WHAT IS ASKED: Please copy all the lines that follow, word for word.
──────── DATASET CONTENT
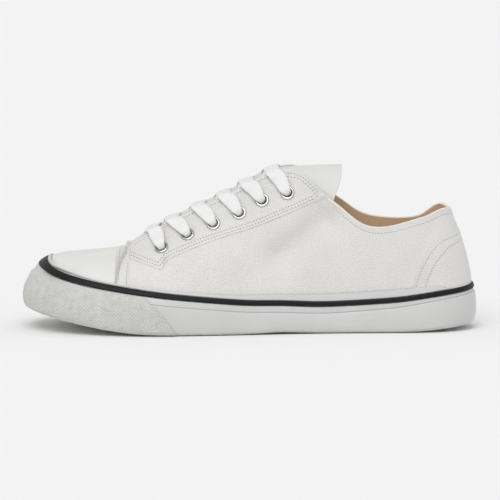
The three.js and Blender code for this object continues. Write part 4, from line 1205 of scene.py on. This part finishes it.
def crossing(number):
    lengths = []
    for side, other in (sideNames, sideNames[::-1]):
        rows = exitRows(other, number)
        end = entry(side, number, lace["edgeForward"])
        outX, endX, spanY = rows[1][0][0], end[0][0][0], abs(end[0][0][1])
        sign, rise = (-1, lace["over"]) if side == "lateral" else (1, lace["under"])
        for part, height in ((-0.55, (rise + 0.8) / 2), (0.0, rise), (0.5, max(rise * 0.8, 1.5))):
            x = (outX + endX) / 2 + (endX - outX) / 2 * part
            place = overTongue(x, sign * part * spanY, height)
            rows.append((place, unit(np.array([-0.35, 0, 1.0])), lace["width"], lace["thickness"]))
        rows += end + hiddenRun(side, number)
        lengths.append(laceLength(f"strand_{number}_{side}", rows))
    finishLace(joined(f"lace_length_{number}", lengths), f"lace_cross_{number}")


def bar():
    left, right = [entry(side, 1, lace["barBow"] * 0.62) + hiddenRun(side, 1) for side in sideNames]
    x = (left[0][0][0] + right[0][0][0]) / 2 - lace["barBow"] * 0.38 * mm
    middle = (overTongue(x, 0, 1.4), unit(np.array([-0.4, 0, 1.0])), lace["width"], lace["thickness"])
    finishLace(laceLength("lace_length_1", left[::-1] + [middle] + right), "lace_bar_1")


def finishLace(obj, node):
    inEditMode(obj, facesOut)
    smoothShading(obj, 60)
    finishPiece(obj, laceCloth, "lace_cotton", node)


bar()
for number in range(2, 7):
    crossing(number)
print("laces")


# Stitches, and near-black discs of painted shade in their needle holes, joined into one mesh for each row group

stitch = {"pitch": 1.95, "length": 1.35, "width": 0.5, "height": 0.4, "hole": 0.66}


def stitchSpots(rows):
    spots, holes = [], []
    for row in rows:
        points, normals = row["points"], row["normals"]
        count = 2 * int(pathLength(points) / (stitch["pitch"] * mm))
        both = evenPath(np.concatenate([points, normals * 1e-9], axis=1), count + 1)
        points, normals = both[:, :3], unit(both[:, 3:])
        places = list(zip(points, unit(np.gradient(points, axis=0)), normals))
        spots += places[1:count:2]
        holes += places[2:count:2]
    return spots, holes


def scatter(name, primitive, spots, scale, sink):
    # one primitive repeated by an array modifier, each copy then set in its place
    primitive()
    obj = bpy.context.object
    obj.name = obj.data.name = name
    shape = pointsOf(obj) * np.array(scale) * mm
    addModifier(obj, "ARRAY", count=len(spots), use_relative_offset=False, use_constant_offset=True,
                constant_offset_displace=(1.0, 0.0, 0.0))
    placed = []
    for point, ahead, normal in spots:
        across = unit(np.cross(normal, ahead))
        ahead = np.cross(across, normal)
        turn = np.stack([ahead, across, normal])
        placed.append(shape @ turn + point + normal * sink * mm)
    movePoints(obj, np.concatenate(placed))
    smoothShading(obj, 60)
    return obj


def ball():
    bpy.ops.mesh.primitive_uv_sphere_add(segments=8, ring_count=6, radius=0.5)


def disc():
    bpy.ops.mesh.primitive_cylinder_add(vertices=8, radius=0.5, depth=0.3)


def makeStitches():
    size = (stitch["length"], stitch["width"], stitch["height"])
    shadeDiscSize = (stitch["hole"], stitch["hole"] * 0.8, 0.4)
    for name, rows in seams.items():
        node = {"strip": "toe_cap", "counter": "heel_counter", "canvas": "upper"}.get(name, name)
        spots, holes = stitchSpots(rows)
        threads = scatter("stitches_" + name, ball, spots, size, 0.08 - groove["depth"])
        finishPiece(threads, thread, "canvas", node)
        # painted shade: a dark disc in each needle hole between the stitches
        shadeDiscs = scatter("pinhole_shades_" + name, disc, holes, shadeDiscSize, 0.03 - groove["depth"])
        finishPiece(shadeDiscs, pinholeShade, "canvas", node)


def tongueRow():
    # a row of stitches along the free end of the tongue
    tree = treeOf(tongueShape.data)
    points, normals = [], []
    down = Vector((0, 0, -1))
    for y in np.linspace(-26, 26, 160) * mm:
        low, high = 0.03, 0.075  # the free end lies between these lengths
        for _ in range(18):
            middle = (low + high) / 2
            if tree.ray_cast(Vector((middle, y, 0.2)), down)[0]:
                low = middle
            else:
                high = middle
        hit, normal = tree.ray_cast(Vector((low - 3.0 * mm, y, 0.2)), down)[:2]
        if hit:
            points.append(hit[:])
            normals.append(normal[:])
    points = np.array(points)
    for _ in range(6):
        points[1:-1] = (points[:-2] + 2 * points[1:-1] + points[2:]) / 4
    return {"points": points, "normals": np.array(normals)}


seams["tongue"] = [tongueRow()]
makeStitches()
print("stitches")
────────────────
RESULT OF THE EXERCISE:
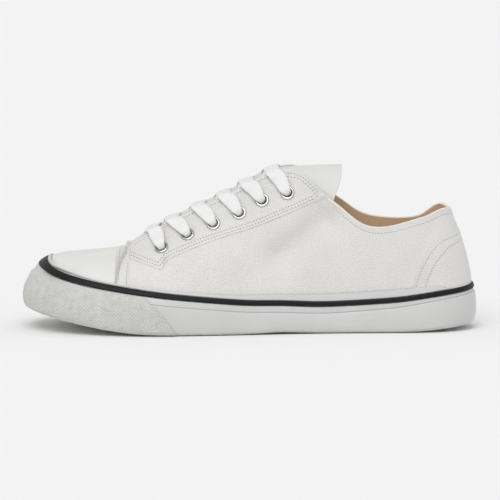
The three.js and Blender code for this object continues. Write part 4, from line 1205 of scene.py on. This part finishes it.
def crossing(number):
    lengths = []
    for side, other in (sideNames, sideNames[::-1]):
        rows = exitRows(other, number)
        end = entry(side, number, lace["edgeForward"])
        outX, endX, spanY = rows[1][0][0], end[0][0][0], abs(end[0][0][1])
        sign, rise = (-1, lace["over"]) if side == "lateral" else (1, lace["under"])
        for part, height in ((-0.55, (rise + 0.8) / 2), (0.0, rise), (0.5, max(rise * 0.8, 1.5))):
            x = (outX + endX) / 2 + (endX - outX) / 2 * part
            place = overTongue(x, sign * part * spanY, height)
            rows.append((place, unit(np.array([-0.35, 0, 1.0])), lace["width"], lace["thickness"]))
        rows += end + hiddenRun(side, number)
        lengths.append(laceLength(f"strand_{number}_{side}", rows))
    finishLace(joined(f"lace_length_{number}", lengths), f"lace_cross_{number}")


def bar():
    left, right = [entry(side, 1, lace["barBow"] * 0.62) + hiddenRun(side, 1) for side in sideNames]
    x = (left[0][0][0] + right[0][0][0]) / 2 - lace["barBow"] * 0.38 * mm
    middle = (overTongue(x, 0, 1.4), unit(np.array([-0.4, 0, 1.0])), lace["width"], lace["thickness"])
    finishLace(laceLength("lace_length_1", left[::-1] + [middle] + right), "lace_bar_1")


def finishLace(obj, node):
    inEditMode(obj, facesOut)
    smoothShading(obj, 60)
    finishPiece(obj, laceCloth, "lace_cotton", node)


bar()
for number in range(2, 7):
    crossing(number)
print("laces")


# Stitches, and near-black discs of painted shade in their needle holes, joined into one mesh for each row group

stitch = {"pitch": 1.95, "length": 1.35, "width": 0.5, "height": 0.4, "hole": 0.66}


def stitchSpots(rows):
    spots, holes = [], []
    for row in rows:
        points, normals = row["points"], row["normals"]
        count = 2 * int(pathLength(points) / (stitch["pitch"] * mm))
        both = evenPath(np.concatenate([points, normals * 1e-9], axis=1), count + 1)
        points, normals = both[:, :3], unit(both[:, 3:])
        places = list(zip(points, unit(np.gradient(points, axis=0)), normals))
        spots += places[1:count:2]
        holes += places[2:count:2]
    return spots, holes


def scatter(name, primitive, spots, scale, sink):
    # one primitive repeated by an array modifier, each copy then set in its place
    primitive()
    obj = bpy.context.object
    obj.name = obj.data.name = name
    shape = pointsOf(obj) * np.array(scale) * mm
    addModifier(obj, "ARRAY", count=len(spots), use_relative_offset=False, use_constant_offset=True,
                constant_offset_displace=(1.0, 0.0, 0.0))
    placed = []
    for point, ahead, normal in spots:
        across = unit(np.cross(normal, ahead))
        ahead = np.cross(across, normal)
        turn = np.stack([ahead, across, normal])
        placed.append(shape @ turn + point + normal * sink * mm)
    movePoints(obj, np.concatenate(placed))
    smoothShading(obj, 60)
    return obj


def ball():
    bpy.ops.mesh.primitive_uv_sphere_add(segments=8, ring_count=6, radius=0.5)


def disc():
    bpy.ops.mesh.primitive_cylinder_add(vertices=8, radius=0.5, depth=0.3)


def makeStitches():
    size = (stitch["length"], stitch["width"], stitch["height"])
    shadeDiscSize = (stitch["hole"], stitch["hole"] * 0.8, 0.4)
    for name, rows in seams.items():
        node = {"strip": "toe_cap", "counter": "heel_counter", "canvas": "upper"}.get(name, name)
        spots, holes = stitchSpots(rows)
        threads = scatter("stitches_" + name, ball, spots, size, 0.08 - groove["depth"])
        finishPiece(threads, thread, "canvas", node)
        # painted shade: a dark disc in each needle hole between the stitches
        shadeDiscs = scatter("pinhole_shades_" + name, disc, holes, shadeDiscSize, 0.03 - groove["depth"])
        finishPiece(shadeDiscs, pinholeShade, "canvas", node)


def tongueRow():
    # a row of stitches along the free end of the tongue
    tree = treeOf(tongueShape.data)
    points, normals = [], []
    down = Vector((0, 0, -1))
    for y in np.linspace(-26, 26, 160) * mm:
        low, high = 0.03, 0.075  # the free end lies between these lengths
        for _ in range(18):
            middle = (low + high) / 2
            if tree.ray_cast(Vector((middle, y, 0.2)), down)[0]:
                low = middle
            else:
                high = middle
        hit, normal = tree.ray_cast(Vector((low - 3.0 * mm, y, 0.2)), down)[:2]
        if hit:
            points.append(hit[:])
            normals.append(normal[:])
    points = np.array(points)
    for _ in range(6):
        points[1:-1] = (points[:-2] + 2 * points[1:-1] + points[2:]) / 4
    return {"points": points, "normals": np.array(normals)}


seams["tongue"] = [tongueRow()]
makeStitches()
print("stitches")